Task requirements: Your task is to return, exactly, the run of lines starting at the line holding "Write the build123d" and ending at the line holding "cut_edge_chamfer = 0.25", both ends included and no other lines.

Listing:
--- begin ---

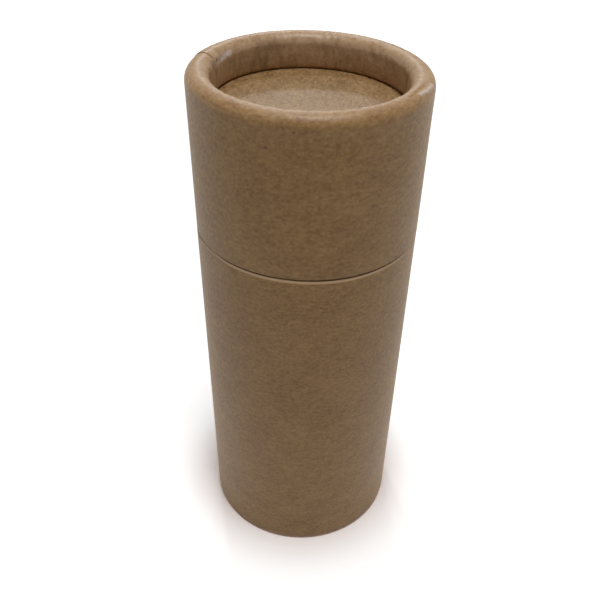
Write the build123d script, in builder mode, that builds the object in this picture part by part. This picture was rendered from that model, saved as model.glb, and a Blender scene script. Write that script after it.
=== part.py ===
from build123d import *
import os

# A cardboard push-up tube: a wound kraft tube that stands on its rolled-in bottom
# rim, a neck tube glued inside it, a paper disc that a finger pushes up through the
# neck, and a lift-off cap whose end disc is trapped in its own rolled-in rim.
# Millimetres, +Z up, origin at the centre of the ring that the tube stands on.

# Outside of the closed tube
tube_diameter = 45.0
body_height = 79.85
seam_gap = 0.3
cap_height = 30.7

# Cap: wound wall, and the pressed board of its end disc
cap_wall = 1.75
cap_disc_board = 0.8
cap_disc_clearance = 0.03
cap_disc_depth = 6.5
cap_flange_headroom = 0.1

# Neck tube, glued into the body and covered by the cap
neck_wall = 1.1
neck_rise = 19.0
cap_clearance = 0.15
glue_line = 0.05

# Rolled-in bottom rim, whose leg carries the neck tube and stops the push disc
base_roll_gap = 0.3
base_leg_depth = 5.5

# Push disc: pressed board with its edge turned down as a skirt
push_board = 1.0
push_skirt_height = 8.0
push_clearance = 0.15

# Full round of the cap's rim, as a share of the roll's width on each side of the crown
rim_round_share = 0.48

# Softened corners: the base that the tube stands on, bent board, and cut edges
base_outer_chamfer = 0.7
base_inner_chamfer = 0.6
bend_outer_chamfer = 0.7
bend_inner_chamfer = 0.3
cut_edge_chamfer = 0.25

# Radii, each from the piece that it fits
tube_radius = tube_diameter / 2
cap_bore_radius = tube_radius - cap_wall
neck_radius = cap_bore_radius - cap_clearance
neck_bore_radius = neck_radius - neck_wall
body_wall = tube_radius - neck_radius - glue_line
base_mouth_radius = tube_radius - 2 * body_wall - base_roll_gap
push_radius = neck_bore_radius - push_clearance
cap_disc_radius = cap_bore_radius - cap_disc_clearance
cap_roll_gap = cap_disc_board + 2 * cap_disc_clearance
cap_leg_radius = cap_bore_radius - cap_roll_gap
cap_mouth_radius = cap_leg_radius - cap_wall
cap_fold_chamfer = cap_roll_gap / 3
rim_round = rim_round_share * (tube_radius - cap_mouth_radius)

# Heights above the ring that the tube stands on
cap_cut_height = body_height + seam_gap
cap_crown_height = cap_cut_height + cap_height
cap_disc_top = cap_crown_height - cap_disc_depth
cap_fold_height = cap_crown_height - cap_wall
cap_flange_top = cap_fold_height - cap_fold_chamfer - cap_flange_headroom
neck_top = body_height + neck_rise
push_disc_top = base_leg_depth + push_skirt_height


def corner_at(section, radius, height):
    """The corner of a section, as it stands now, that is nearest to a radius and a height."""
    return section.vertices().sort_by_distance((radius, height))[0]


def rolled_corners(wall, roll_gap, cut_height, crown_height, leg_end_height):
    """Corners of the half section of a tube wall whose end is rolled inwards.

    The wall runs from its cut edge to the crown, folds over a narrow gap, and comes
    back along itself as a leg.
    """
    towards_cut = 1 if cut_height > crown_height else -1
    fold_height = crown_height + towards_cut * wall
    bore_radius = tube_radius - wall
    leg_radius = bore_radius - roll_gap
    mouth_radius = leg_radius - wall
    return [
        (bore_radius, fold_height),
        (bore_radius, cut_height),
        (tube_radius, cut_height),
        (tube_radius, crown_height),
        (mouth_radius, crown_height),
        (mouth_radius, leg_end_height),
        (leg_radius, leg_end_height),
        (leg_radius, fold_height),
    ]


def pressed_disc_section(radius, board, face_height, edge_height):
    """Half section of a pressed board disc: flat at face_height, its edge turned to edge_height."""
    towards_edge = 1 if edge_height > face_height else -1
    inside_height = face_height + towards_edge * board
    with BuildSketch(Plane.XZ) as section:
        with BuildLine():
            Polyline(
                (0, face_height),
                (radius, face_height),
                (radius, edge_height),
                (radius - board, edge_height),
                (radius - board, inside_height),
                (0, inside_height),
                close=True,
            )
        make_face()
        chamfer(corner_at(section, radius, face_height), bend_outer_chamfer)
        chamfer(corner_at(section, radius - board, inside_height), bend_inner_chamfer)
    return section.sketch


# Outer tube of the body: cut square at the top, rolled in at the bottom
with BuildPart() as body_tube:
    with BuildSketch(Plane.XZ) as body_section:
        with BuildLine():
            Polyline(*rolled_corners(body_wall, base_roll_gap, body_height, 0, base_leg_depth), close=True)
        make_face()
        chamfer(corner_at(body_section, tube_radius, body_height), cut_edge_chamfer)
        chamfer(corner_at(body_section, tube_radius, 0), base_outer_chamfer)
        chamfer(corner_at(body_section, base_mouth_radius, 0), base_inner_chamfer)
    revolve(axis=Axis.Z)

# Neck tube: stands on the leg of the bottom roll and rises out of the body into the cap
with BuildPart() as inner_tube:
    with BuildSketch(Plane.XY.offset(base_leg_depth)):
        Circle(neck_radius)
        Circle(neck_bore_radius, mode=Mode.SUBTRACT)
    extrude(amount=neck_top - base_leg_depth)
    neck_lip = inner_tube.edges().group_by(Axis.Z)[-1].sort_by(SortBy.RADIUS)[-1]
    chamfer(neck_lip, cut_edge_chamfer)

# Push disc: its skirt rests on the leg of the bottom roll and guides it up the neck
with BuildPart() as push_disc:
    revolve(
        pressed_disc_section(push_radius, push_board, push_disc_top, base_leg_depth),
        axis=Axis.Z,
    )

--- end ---
--- begin ---

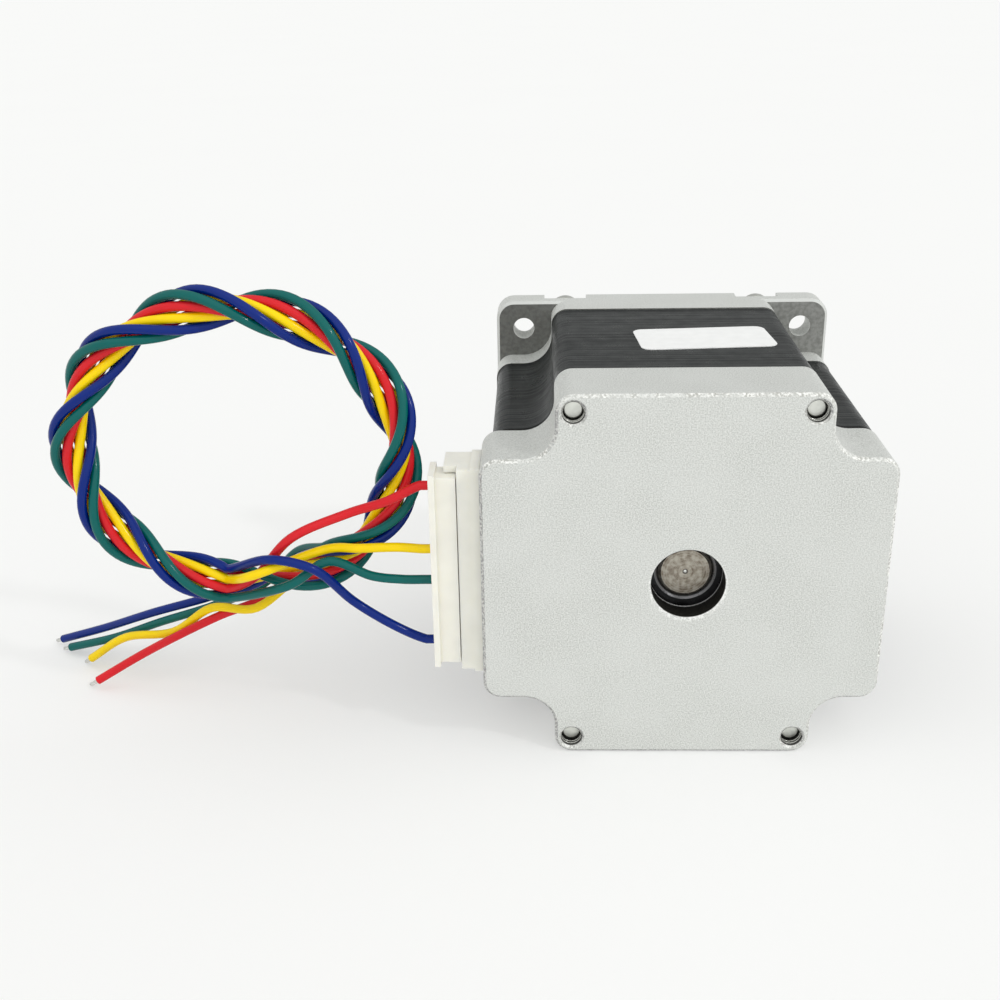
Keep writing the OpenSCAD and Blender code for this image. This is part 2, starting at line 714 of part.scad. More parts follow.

--- end ---
--- begin ---

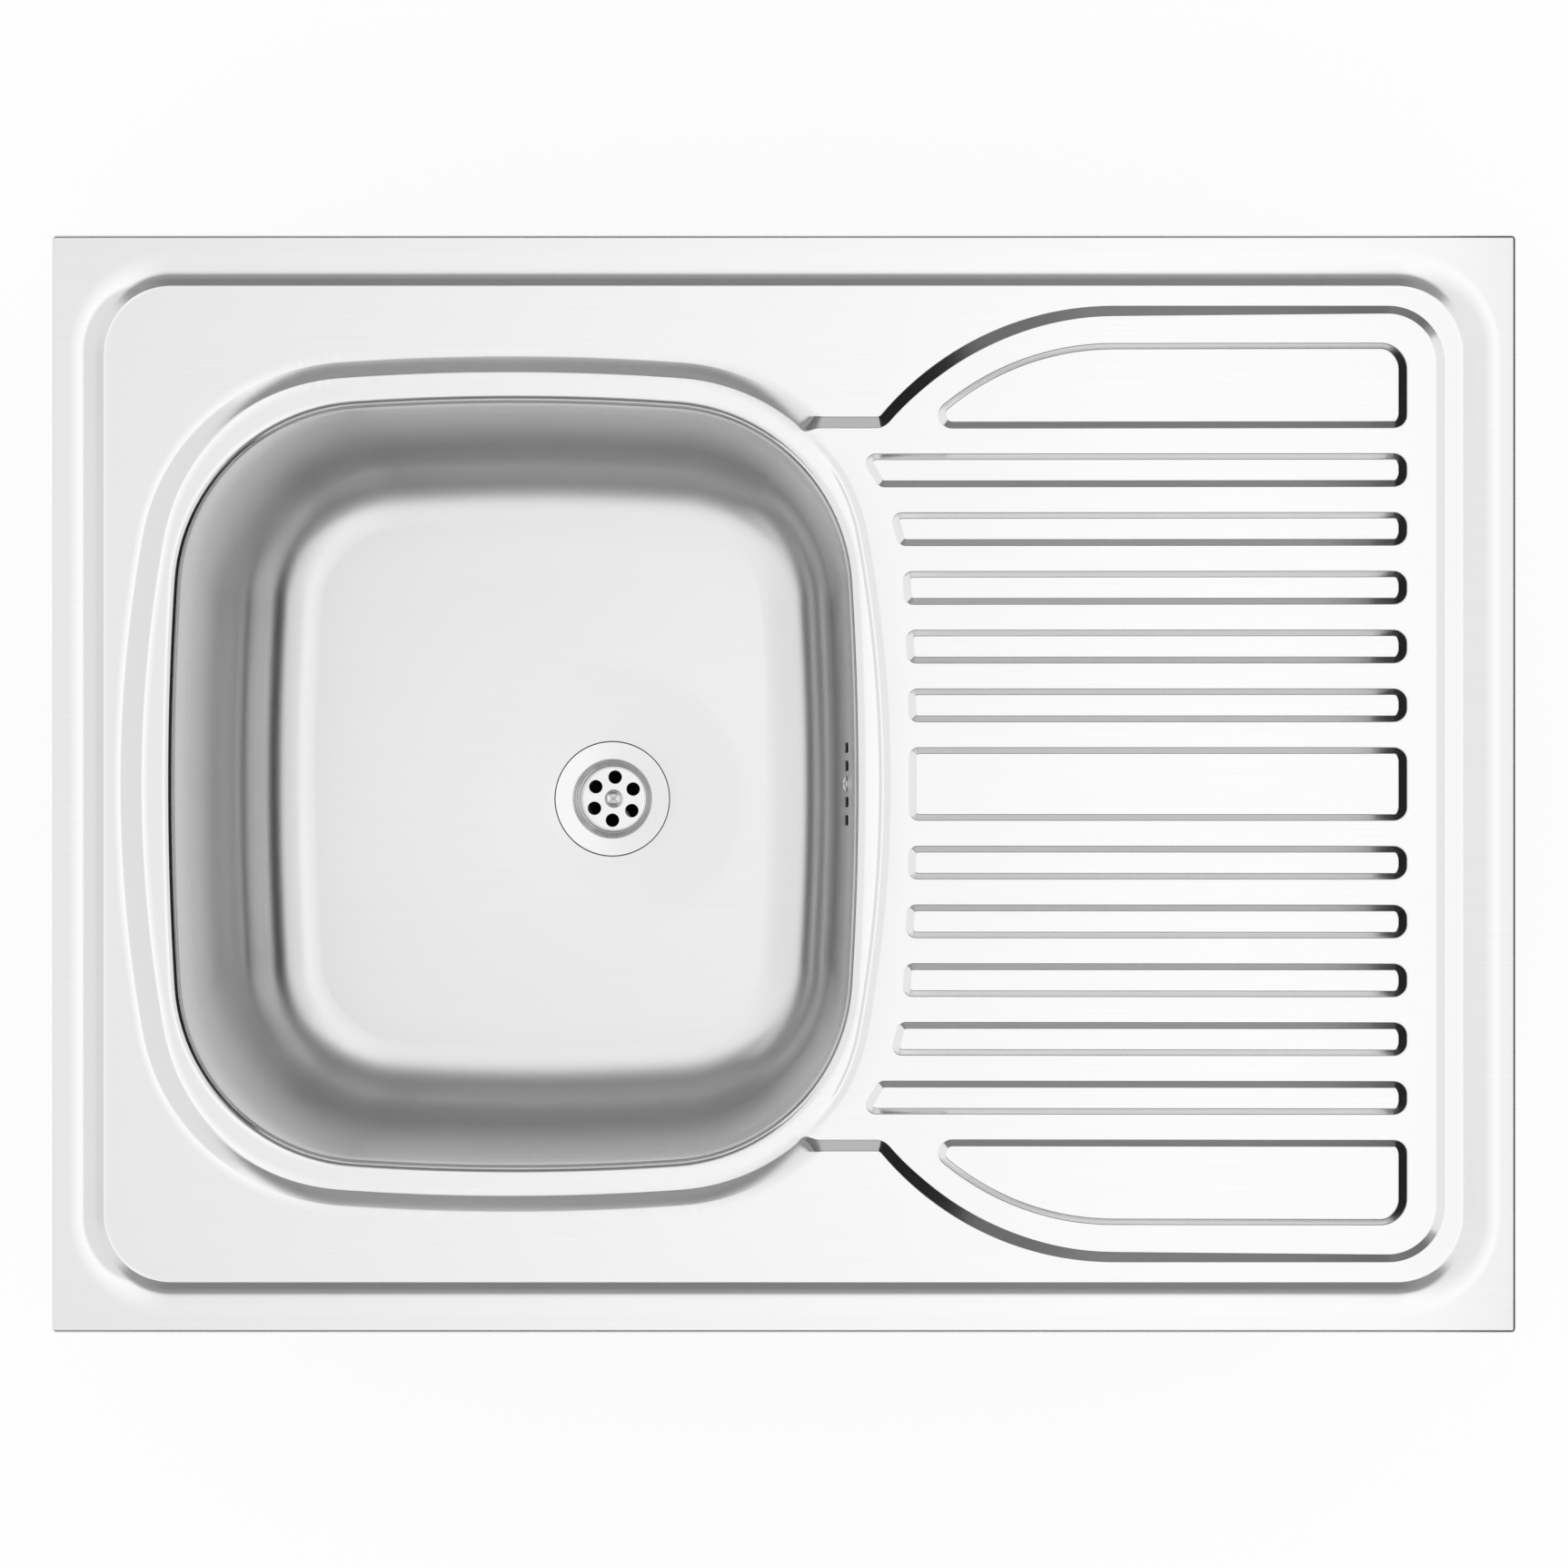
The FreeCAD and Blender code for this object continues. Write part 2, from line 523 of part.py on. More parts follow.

--- end ---

Exercise solution:
Write the build123d script, in builder mode, that builds the object in this picture part by part. This picture was rendered from that model, saved as model.glb, and a Blender scene script. Write that script after it.
=== part.py ===
from build123d import *
import os

# A cardboard push-up tube: a wound kraft tube that stands on its rolled-in bottom
# rim, a neck tube glued inside it, a paper disc that a finger pushes up through the
# neck, and a lift-off cap whose end disc is trapped in its own rolled-in rim.
# Millimetres, +Z up, origin at the centre of the ring that the tube stands on.

# Outside of the closed tube
tube_diameter = 45.0
body_height = 79.85
seam_gap = 0.3
cap_height = 30.7

# Cap: wound wall, and the pressed board of its end disc
cap_wall = 1.75
cap_disc_board = 0.8
cap_disc_clearance = 0.03
cap_disc_depth = 6.5
cap_flange_headroom = 0.1

# Neck tube, glued into the body and covered by the cap
neck_wall = 1.1
neck_rise = 19.0
cap_clearance = 0.15
glue_line = 0.05

# Rolled-in bottom rim, whose leg carries the neck tube and stops the push disc
base_roll_gap = 0.3
base_leg_depth = 5.5

# Push disc: pressed board with its edge turned down as a skirt
push_board = 1.0
push_skirt_height = 8.0
push_clearance = 0.15

# Full round of the cap's rim, as a share of the roll's width on each side of the crown
rim_round_share = 0.48

# Softened corners: the base that the tube stands on, bent board, and cut edges
base_outer_chamfer = 0.7
base_inner_chamfer = 0.6
bend_outer_chamfer = 0.7
bend_inner_chamfer = 0.3
cut_edge_chamfer = 0.25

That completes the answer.